To bring stakeholders into the conversation, FIFCO used systematic research with consumers, suppliers, customers, employees—even those who regulated or opposed the alcohol industry. “I wanted to really know what everyone thought of us,” said Mendiola.

Stakeholders saw FIFCO leaving four negative footprints: harmful use of alcohol by consumers, excess solid waste, water usage, and carbon emissions. It all made sense to Mendiola, who now had to work to minimize those footprints and have FIFCO’s shareholders onboard.

Ensure Leaders Buy in to the Strategy

“Leaders need to be convinced you’re doing things for the right reasons,” he said. All stakeholder feedback was shared with FIFCO’s executives. Once that information was in their hands, they decided on a strategy for addressing these issues and even go beyond to become a company net positive.

This co-creation—having leadership on board from the beginning of setting the strategy and vision—is a critical component of 3BL success, said Sisodia. “Creating a shared vision and sense of purpose empowers everyone to be a part of the journey,” he said. “When shareholders are a part of what’s created, there’s a higher chance of succeeding.”

Mendiola took this shared vision one step further to motivate buy-in to the 3BL strategy; he tied FIFCO’s 3BL success to his executives’ compensation. This linked the company’s economic, social and environmental KPIs together. “I believe when you touch the wallet of your executives and your employees, people will listen, people will do things, they will move the needle,” he said in an interview with BCG Perspectives.

Set (and Measure) Triple Bottom Line Goals

In 2008, FIFCO made four commitments based on the areas of opportunity identified by stakeholders. Their goals: to improve consumer alcohol consumption patterns in Costa Rica, to become a zero solid waste company, and to become water and carbon neutral.

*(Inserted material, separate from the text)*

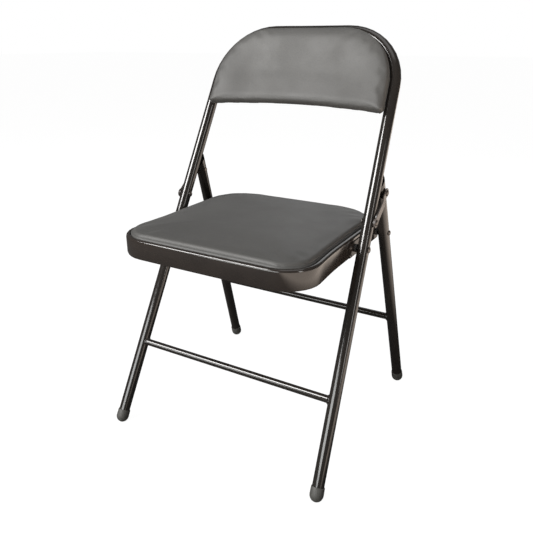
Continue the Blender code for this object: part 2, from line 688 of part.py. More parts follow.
def make_seat(looks, hinge):
    frame_shape = bmesh.new()
    bridge(frame_shape, seat_rings(seat_frame_profile()), closed_loop=True)
    frame = finish_object("seat_frame", frame_shape, looks["seat_steel"], hinge)

    ledge = SEAT_RIM - LEDGE_DEPTH
    board_low = ledge + GAP
    board_high = board_low + BOARD_THICKNESS
    board_shape = bmesh.new()
    bridge(board_shape, seat_rings([(BOARD_INSET, board_low), (BOARD_INSET, board_high)]),
           closed_ends=True)
    board = finish_object("seat_board", board_shape, looks["board"], hinge)

    low = board_high + GAP
    profile = [(CUSHION_INSET, low), (CUSHION_INSET - 0.0005, low + CUSHION_CROWN * 0.30),
               (CUSHION_INSET + 0.0012, low + CUSHION_CROWN * 0.55),
               (CUSHION_INSET + 0.0055, low + CUSHION_CROWN * 0.75),
               (CUSHION_INSET + 0.018, low + CUSHION_CROWN * 0.90),
               (CUSHION_INSET + 0.045, low + CUSHION_CROWN)]
    cushion_shape = bmesh.new()
    bridge(cushion_shape, seat_rings(profile), closed_ends=True)
    finish_object("seat_cushion", cushion_shape, looks["vinyl"], hinge)

    screw_holes = []
    for where, x, y in seat_screw_places():
        top = board_high - 0.0012
        make_screw(f"seat_screw_{where}", Vector((x, y, ledge - SHEET - GAP)), Vector((0.0, 0.0, -1.0)),
                   top - (ledge - SHEET - GAP), looks["screw"], hinge)
        screw_holes.append((Vector((x, y, ledge - 2.0 * SHEET)), Vector((x, y, top + GAP)),
                            SCREW_HOLE_RADIUS))
    screw_cutter = cutter_of_holes("cut_seat_screws", screw_holes, looks["board"], hinge)
    add_cutter(frame, screw_cutter)
    add_cutter(board, screw_cutter)

    side_holes = []
    outer_x = SEAT_HALF_WIDTH + 2.0 * PLATE_THICKNESS
    inner_x = SEAT_HALF_WIDTH - 3.0 * SHEET
    for word, side in SIDES:
        places = [(SEAT_HINGE.y, SEAT_HINGE.z, HOLE_RADIUS)]
        places += [(y, z, SCREW_HOLE_RADIUS) for y, z in plate_rivet_places()]
        for y, z, radius in places:
            side_holes.append((Vector((side * inner_x, y, z)), Vector((side * outer_x, y, z)), radius))
    side_cutter = cutter_of_holes("cut_seat_sides", side_holes, looks["seat_steel"], hinge)
    add_cutter(frame, side_cutter)
    for word, side in SIDES:
        plate = make_side_plate(word, side, looks["seat_steel"], hinge)
        add_cutter(plate, side_cutter)
        cut_hole(plate, f"cut_plate_{word}", Vector((side * SEAT_HALF_WIDTH, LEG_HINGE.y, LEG_HINGE.z)),
                 Vector((side * outer_x, LEG_HINGE.y, LEG_HINGE.z)), HOLE_RADIUS, hinge)
        for number, (y, z) in enumerate(plate_rivet_places(), start=1):
            base = Vector((side * (SEAT_HALF_WIDTH + GAP + PLATE_THICKNESS + GAP), y, z))
            make_screw(f"plate_rivet_{word}_{number}", base, Vector((side, 0.0, 0.0)),
                       2.0 * GAP + PLATE_THICKNESS + SHEET, looks["rivet"], hinge,
                       head=PLATE_RIVET_HEAD)


def make_screw(name, base, outward, depth, look, hinge, head=SCREW_HEAD_RADIUS):
    """A round head on a face at base, with its shank going in the other way."""
    profile = [(0.0, SCREW_HEAD_HEIGHT), (head * 0.6, SCREW_HEAD_HEIGHT * 0.85),
               (head * 0.95, SCREW_HEAD_HEIGHT * 0.35), (head, 0.0), (SCREW_SHANK_RADIUS, 0.0),
               (SCREW_SHANK_RADIUS, -depth), (0.0, -depth)]
    shape = turned(profile, base, outward, any_across(outward), SCREW_SIDES)
    return finish_object(name, shape, look, hinge)


def make_side_plate(word, side, look, hinge):
    """The thicker plate on the apron that holds both hinge rivets."""
    low_y = SEAT_HINGE.y - PLATE_FRONT_MARGIN
    high_y = LEG_HINGE.y + PLATE_REAR_MARGIN
    chamfer = PLATE_HALF_HEIGHT * 0.5
    low_z = SEAT_HINGE.z - PLATE_HALF_HEIGHT
    high_z = SEAT_HINGE.z + PLATE_HALF_HEIGHT
    corners = [(low_y + chamfer, low_z), (high_y - chamfer, low_z), (high_y, low_z + chamfer),
               (high_y, high_z - chamfer), (high_y - chamfer, high_z), (low_y + chamfer, high_z),
               (low_y, high_z - chamfer), (low_y, low_z + chamfer)]
    near = SEAT_HALF_WIDTH + GAP
    rings = [[Vector((side * x, y, z)) for y, z in corners] for x in (near, near + PLATE_THICKNESS)]
    shape = bmesh.new()
    bridge(shape, rings, closed_ends=True)
    return finish_object(f"seat_plate_{word}", shape, look, hinge, smooth_angle=30.0)


# ---------------------------------------------------------------- back

def back_outline(inset):
    """The pad's edge inside the arch, from the lower left corner clockwise, as
    (x, along) points drawn in from the tube's centre line."""
    slope = NARROWING * math.cos(FRONT_LEAN)
    top = (HEIGHT - TUBE_RADIUS) / math.cos(FRONT_LEAN)
    centre_along = top - ARCH_RADIUS
    side_inset = PAD_EDGE_INSET + inset
    top_inset = PAD_TOP_INSET + inset
    edge = half_width(centre_along * math.cos(FRONT_LEAN)) - side_inset
    radius_x = ARCH_RADIUS - side_inset
    radius_y = ARCH_RADIUS - top_inset
    arc = []
    steps = 9
    for step in range(steps + 1):
        angle = math.pi / 2.0 * step / steps
        arc.append((edge - radius_x + radius_x * math.cos(angle),
                    centre_along + radius_y * math.sin(angle)))
    bottom = PAD_BOTTOM_ALONG + inset
    low_edge = edge + slope * (centre_along - bottom)
    corner = PAD_CORNER - inset
    foot = []
    for step in range(5):
        angle = math.pi / 2.0 * step / 4
        foot.append((low_edge - corner + corner * math.sin(angle),
                     bottom + corner - corner * math.cos(angle)))
    right = foot + arc
    lower = [(low_edge - corner) * k / 5.0 for k in range(-4, 5)]
    points = right + [(-x, along) for x, along in reversed(right)]
    points += [(x, bottom) for x in lower]
    raised = []
    for x, along in points:
        share = max(0.0, 1.0 - (along - bottom) / 0.08)
        rise = PAD_BOTTOM_RISE * (1.0 - (x / low_edge) ** 2) * share
        raised.append((x, along + rise))
    return raised


def inside_arch(x, along):
    """Distance in from the front tube's centre line."""
    top = (HEIGHT - TUBE_RADIUS) / math.cos(FRONT_LEAN)
    centre_along = top - ARCH_RADIUS
    centre_x = half_width(centre_along * math.cos(FRONT_LEAN)) - ARCH_RADIUS
    if along > centre_along and abs(x) > centre_x:
        return ARCH_RADIUS - math.hypot(abs(x) - centre_x, along - centre_along)
    return min(half_width(along * math.cos(FRONT_LEAN)) - abs(x), top - along)


def back_depth(x, along):
    """How much further back than its edges the back is at this place."""
    edge = half_width(along * math.cos(FRONT_LEAN))
    across = max(0.0, 1.0 - (x / edge) ** 2)
    return PAD_HOLLOW * across * smoothstep((inside_arch(x, along) - TUBE_RADIUS) / PAD_BLEND)


def back_normal(x, along):
    """The direction that the rear of the back faces at this place."""
    step = 0.002
    right = front_point(x + step, along, back_depth(x + step, along))
    left = front_point(x - step, along, back_depth(x - step, along))
    upper = front_point(x, along + step, back_depth(x, along + step))
    lower = front_point(x, along - step, back_depth(x, along - step))
    return (upper - lower).cross(right - left).normalized()


def back_layer(name, insets, look):
    """A curved sheet. insets is a list of (inset, distance behind the tubes),
    from its rear face to its front face; both faces are filled with rows."""
    shape = bmesh.new()
    rings = []
    for inset, behind in insets:
        rings.append([front_point(x, along, behind + back_depth(x, along))
                      for x, along in back_outline(inset)])
    made = bridge(shape, rings)
    for ring, (inset, behind) in ((made[0], insets[0]), (made[-1], insets[-1])):
        fill_rows(shape, ring, behind)
    return finish_object(name, shape, look)


def fill_rows(shape, ring, behind):
    """Fill a face of the back with rings that shrink towards its middle."""
    count = len(ring)
    flat = [along_and_x(vertex.co) for vertex in ring]
    middle_x = 0.0
    middle_along = sum(along for x, along in flat) / count
    outer = ring
    for share in (0.82, 0.58, 0.30):
        inner = []
        for x, along in flat:
            px = middle_x + (x - middle_x) * share
            pa = middle_along + (along - middle_along) * share
            inner.append(shape.verts.new(front_point(px, pa, behind + back_depth(px, pa))))
        for index in range(count):
            after = (index + 1) % count
            shape.faces.new((outer[index], outer[after], inner[after], inner[index]))
        outer = inner
    depth = behind + back_depth(middle_x, middle_along)
    centre = shape.verts.new(front_point(middle_x, middle_along, depth))
    for index in range(count):
        shape.faces.new((outer[index], outer[(index + 1) % count], centre))


def along_and_x(place):
    """The (x, along) of a point in the chair's frame."""
    y = place.y + CENTRE_Y
    return place.x, y * math.sin(FRONT_LEAN) + place.z * math.cos(FRONT_LEAN)


def back_screw_places():
    return [(f"{row}_{word}", side * x, along) for row, x, along in BACK_SCREW_PLACES
            for word, side in SIDES]


def make_back(looks):
    panel_rear = PANEL_RECESS - TUBE_RADIUS
    panel_front = panel_rear - PANEL_THICKNESS
    board_rear = panel_front - BACK_LAYER_GAP
    board_front = board_rear - BACK_BOARD_THICKNESS
    pad_rear = board_front - BACK_LAYER_GAP
    pad_front = pad_rear - (PAD_THICKNESS - BACK_BOARD_THICKNESS)
    panel = back_layer("back_panel", [(PANEL_INSET, panel_rear), (PANEL_INSET, panel_front)],
                       looks["frame"])
    board = back_layer("back_board", [(BACK_BOARD_INSET, board_rear), (BACK_BOARD_INSET, board_front)],
                       looks["board"])
    depth = pad_front - pad_rear
    back_layer("back_pad", [(0.0015, pad_rear), (0.0, pad_rear + depth * 0.30),
                            (0.0012, pad_rear + depth * 0.62), (0.0060, pad_rear + depth * 0.90),
                            (0.0130, pad_front)], looks["vinyl"])
    holes = []
    for where, x, along in back_screw_places():
        normal = back_normal(x, along)
        face = front_point(x, along, panel_rear + back_depth(x, along))
        shank = PANEL_THICKNESS + BACK_LAYER_GAP + BACK_BOARD_THICKNESS * 0.8
        make_screw(f"back_screw_{where}", face + normal * BACK_SCREW_CLEARANCE, normal, shank,
                   looks["screw"], None)
        holes.append((face + normal * SCREW_HEAD_RADIUS, face - normal * (shank + GAP),
                      SCREW_HOLE_RADIUS))
    cutter = cutter_of_holes("cut_back_screws", holes, looks["board"], None)
    add_cutter(panel, cutter)
    add_cutter(board, cutter)


# ---------------------------------------------------------------- assembly

def clear_scene():
    for old in list(bpy.data.objects):
        bpy.data.objects.remove(old, do_unlink=True)


def build():
    clear_scene()
    looks = make_materials()
    hinges = {"seat": make_hinge("seat_hinge", SEAT_HINGE)}
    hinges["leg"] = make_hinge("leg_hinge", LEG_HINGE, hinges["seat"])
    for word, side in SIDES:
        hinges[f"link_{word}"] = make_hinge(f"link_hinge_{word}", LINK_HINGE)

    make_front_tube(looks["frame"])
    make_crossbar("front_crossbar", FRONT_BAR_HEIGHT, front_point, FRONT_LEAN, looks["frame"])
    make_crossbar("rear_crossbar", REAR_BAR_HEIGHT, rear_point, REAR_LEAN, looks["frame"],
                  hinges["leg"])
    for word, side in SIDES:
        front_way = (front_axis(side, 1.0) - front_axis(side, 0.0)).normalized()
        rear_way = (rear_axis(side, 1.0) - rear_axis(side, 0.0)).normalized()
        make_foot(f"front_foot_{word}", front_axis(side, 0.0), front_way, FRONT_LEAN, looks["rubber"])
        make_foot(f"rear_foot_{word}", rear_axis(side, 0.0), rear_way, REAR_LEAN, looks["rubber"],
                  hinges["leg"])
        make_rear_leg(word, side, looks["frame"], hinges["leg"])
        make_link(word, side, looks["link"], hinges[f"link_{word}"])
        make_hinge_hardware(word, side, looks, hinges)
    make_seat(looks, hinges["seat"])
    make_back(looks)
    bpy.context.view_layer.update()


build()
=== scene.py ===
"""Looks of the folding chair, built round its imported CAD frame.

Metres, +Z up. The painted steel, rivets, links, screws and feet are the CAD
nodes with procedural materials. The seat cushion and the back pad are simulated
vinyl pads that stand for their CAD solids. The vinyl's turned-down edge round the
seat board and the weld beads are added pieces.
"""
import json
import math

import bmesh
import bpy
import numpy as np
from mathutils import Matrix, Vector, noise

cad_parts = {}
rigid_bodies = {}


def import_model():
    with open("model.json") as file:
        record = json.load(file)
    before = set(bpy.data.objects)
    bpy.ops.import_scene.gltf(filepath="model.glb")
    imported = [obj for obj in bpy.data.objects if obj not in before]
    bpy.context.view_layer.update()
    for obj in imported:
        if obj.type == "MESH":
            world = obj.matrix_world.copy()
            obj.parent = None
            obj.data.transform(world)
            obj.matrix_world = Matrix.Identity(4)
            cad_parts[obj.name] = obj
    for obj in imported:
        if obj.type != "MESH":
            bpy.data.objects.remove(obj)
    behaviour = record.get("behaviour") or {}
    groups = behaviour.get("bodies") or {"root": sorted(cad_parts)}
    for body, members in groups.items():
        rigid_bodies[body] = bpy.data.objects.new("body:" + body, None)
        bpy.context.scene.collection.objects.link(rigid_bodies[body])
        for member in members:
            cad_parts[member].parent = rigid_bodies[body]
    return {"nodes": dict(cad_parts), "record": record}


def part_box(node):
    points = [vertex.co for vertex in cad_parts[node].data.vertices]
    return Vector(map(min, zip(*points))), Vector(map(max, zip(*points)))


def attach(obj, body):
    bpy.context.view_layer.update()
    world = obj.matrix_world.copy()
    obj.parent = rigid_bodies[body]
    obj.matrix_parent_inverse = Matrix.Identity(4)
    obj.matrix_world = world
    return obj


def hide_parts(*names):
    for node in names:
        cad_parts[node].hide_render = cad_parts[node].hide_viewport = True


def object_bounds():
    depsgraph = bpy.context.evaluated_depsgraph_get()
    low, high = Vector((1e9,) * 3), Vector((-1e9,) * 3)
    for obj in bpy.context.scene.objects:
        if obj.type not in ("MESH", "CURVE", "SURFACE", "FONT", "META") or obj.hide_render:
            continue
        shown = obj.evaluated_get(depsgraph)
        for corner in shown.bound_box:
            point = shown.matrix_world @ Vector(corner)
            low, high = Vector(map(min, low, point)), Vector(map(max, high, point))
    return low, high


for old in list(bpy.data.objects):
    bpy.data.objects.remove(old, do_unlink=True)
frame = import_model()
bpy.context.view_layer.update()
CAD_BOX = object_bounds()
NODES = frame["nodes"]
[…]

Sharing the goals is just as important as setting them, said Mendiola. “When you make your commitments public, there’s no way you’ll fall back from your position. You drive the organization toward accomplishing the goals.”

That transparency is a critical component of any triple bottom line or conscious capitalism strategy, said Sisodia. “Transparency and trust go together,” he said. “If you trust people, you’ll be transparent with them. If you’re not transparent, you cannot talk about trust.”

Report Back

One of the most important elements of Mendiola and FIFCO’s success: sharing progress with stakeholders and society as a whole.

FIFCO used the Global Report Initiative to report back to society on its commitments. And, they’ve got a lot of success to share. They became a zero solid waste company in 2011; “No more sending garbage bags to a landfill,” he said. They were the first company to become water neutral by first reducing the water used to create products, then compensating for use by helping communities without access to clean water. They’re on the path to becoming carbon neutral, and are working diligently to improve consumption patterns, too. “We are on that journey now and taking ownership of the footprints we’ve created.”

People, Planet, Profits

Aside from its positive impact on the planet and FIFCO’s profits, Mendiola’s approach to 3BL also helped increase engagement with those who mattered most to the company: its people. “Earn the hearts of your employees and you’ll have the most successful company.”

To earn those employee hearts, FIFCO committed to bringing employees out of poverty conditions and increasing opportunities for volunteering. The company has implemented dozens of social projects including building housing after an earthquake in 2009, building aqueducts to provide fresh water access for villages in rural areas of Costa Rica, etc.

These initiatives led to increased loyalty and retention and helped FIFCO earn the No. 1 position in the ranking “Great Places to Work in Costa Rica.”

While the company already has implemented—and found success from—it’s new strategy, it’s still setting aggressive goals to continue to evolve its business model and minimize the footprints it leaves behind. FIFCO aims to double the size of the business by 2020; it’s also publicly committed to several social and environmental goals, including becoming water and waste positive, accomplishing 1 million hours of volunteering, making its brands as light as possible to the environmental and society, and continuing to improve consumer alcohol, beverages, and food consumption patterns by 2020, what they call “Smart Consumption.”

How will FIFCO get there? Triple Bottom Line, of course. Said Mendiola: “This is our way of doing business and what we stand for.”